CRIMSON FLOWER : UNE FOLIE GRAPHIQUE DE KINDT ET LESNIEWSKI CHEZ DELIRIUM


 Crimson Flower de Matt Kindt et Matt Lesniewski est un récit qui mêle vengeance, folklore slave, et un soupçon de folie. Imaginez une vendeuse VRP pour une grosse boîte pharmaceutique russe, dépendante aux médocs qu’elle vend, et en quête de justice pour le meurtre brutal de son père. Mais attention, cette héroïne n’a rien d’une demoiselle en détresse : elle tranche, frappe, et vous fait douter de sa santé mentale à chaque page et au fur et à mesure des pilules qu'elle avale sur la route. L'album démarre sur une note nostalgique, une scène père-fille autour d’un livre de contes russes. Puis, coupure brutale : on retrouve notre héroïne adulte, plongée dans un chaos de violence et de vengeance. Le folklore s'entrelace avec l'imaginaire, à tel point qu’on ne sait plus très bien ce qui est réel ou fantasmé. Est-ce un conte sanglant ou une hallucination due à un cocktail pharmaceutique ? Il faut dire que la fillette a vécu un traumatisme qu'elle ne pourra jamais oublié : quelqu'un s'est introduit dans le bureau du paternel et l'a assassiné de manière barbare sous ses yeux. Elle a patiemment accumulé les indices qui lui permettent de remonter la piste du coupable, et aujourd'hui, l'heure est venue de payer. Il faut l'admettre, les types qu'elle va croiser sur son chemin ont la figure de l'emploi. Ils sont laids, menaçants, et quand la réalité et l'imaginaire folklorique se confondent, cela donne une ménagerie sauvage et purulente que notre "héroïne" (elle aussi transformée dans un habit propre à ces moments) se charge de pourfendre à la manière d'un chevalier moderne. Le fil entre monde réel et littérature est d'ailleurs fragile et sujet à confusion dès le départ, puisque la passion de Rodion, la fillette, est de dévorer des livres de récits folkloriques dans le bureau du père. Elle-même n'est pas exactement ce que nous pouvons croire ou déduire après les trois premiers numéros, des quatre qui composent cette mini série. Où la violence se met en place d'une façon presque répétitive, selon un schéma bien précis, mais qui permet toujours au dessin de faire feu de tout bois. Et à ce niveau, place à une sacrée découverte. 

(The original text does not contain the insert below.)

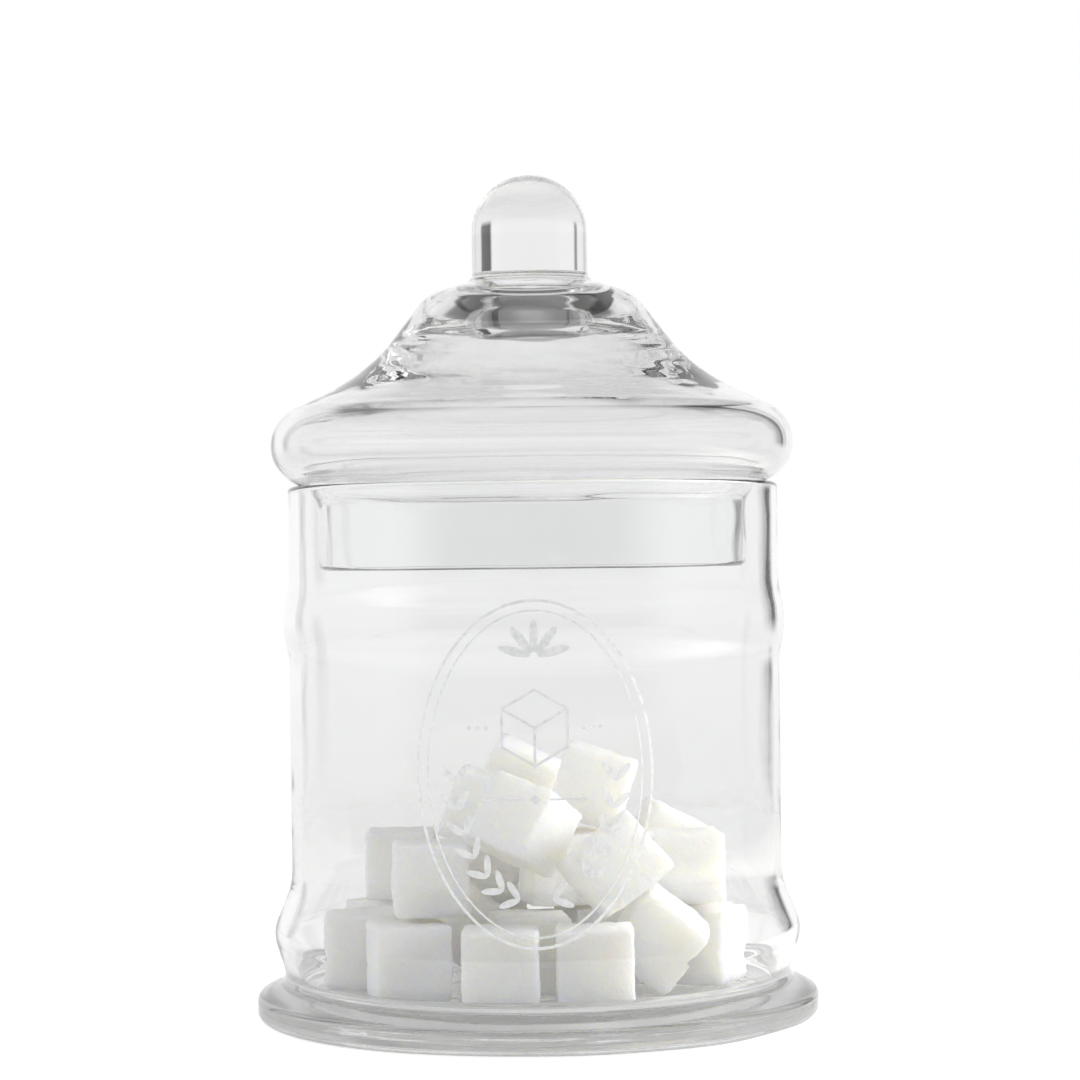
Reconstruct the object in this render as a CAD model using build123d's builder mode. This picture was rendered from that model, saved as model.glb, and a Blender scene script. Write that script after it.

Matt Lesniewski sort l’artillerie lourde : des membres étirés à l’extrême, des postures grotesques, des détails exagérés qui donnent une identité unique à cette histoire. S'il fallait se prêter au petit jeu de l'accumulation des références artistiques, on pourrait parler d'un cocktail hallucinogène, avec une pincée de Michel Fiffe, un coulis de Paul Pope, un arrière-goût de Tradd Moore ou de Daniel Clowes. Les scènes d’action, sous ses crayons ? Une chorégraphie étrange entre le burlesque et l’épique. Les personnages sont aperçus tout à coup sous un angle monstrueux, difformes, assument l'identité de créatures des contes, ce qui permet de justifier, ou en tous les cas de dédramatiser, le funeste destin qui les attend. L’héroïne est d'ailleurs dépeinte comme instable, peu fiable, et on se demande souvent si elle est victime ou bourreau. Si son comportement ne fait pas d'elle une tueuse en série sans la moindre pitié, ou une femme qu'une juste colère incite à s'en aller découper du criminel de la pire espèce, geste exutoire et jubilatoire qu'on pardonnera aisément, compte tenu du trauma vécu. Lesniewski a de fortes chances d'être encore un inconnu pour la plupart d'entre vous. Moi-même, je ne le connais que très sommairement, mais il est évident, après seulement quelques pages, que nous tenons ici un de ces créateurs pour qui les cases sont bien trop étroites pour qu'on l'y enferme. Un de ceux dont la fantaisie repousse la possibilité même de raconter une histoire en images, qui peut s'émanciper des anatomies, du réalisme, du bon ton, sans craindre d'être mis au ban du genre. Lesniewski invente et c'est jubilatoire, débordant, très personnel. Bonne nouvelle, on le retrouvera très vite chez Delirium (qui ne s'est pas trompé sur le potentiel du lascar) grâce à un graphic novel à venir en 2025, Static. Ajoutons à cela que les couleurs de Bill Crabtree apportent une touche vibrante, presque maladive, comme si elles étaient elles aussi sous l’effet des psychotropes qui rythment une partie de cet album. Violent et mené tambour battant, Crimson Flower se fiche bien de la perfection et du qu'en-dira-t-on. En fait, ça ne ressemble à rien d'autre et c'est fascinant aussi pour cela. Une des découvertes les plus singulières et jouissives que vous allez pouvoir faire en 2025, selon toute probabilité.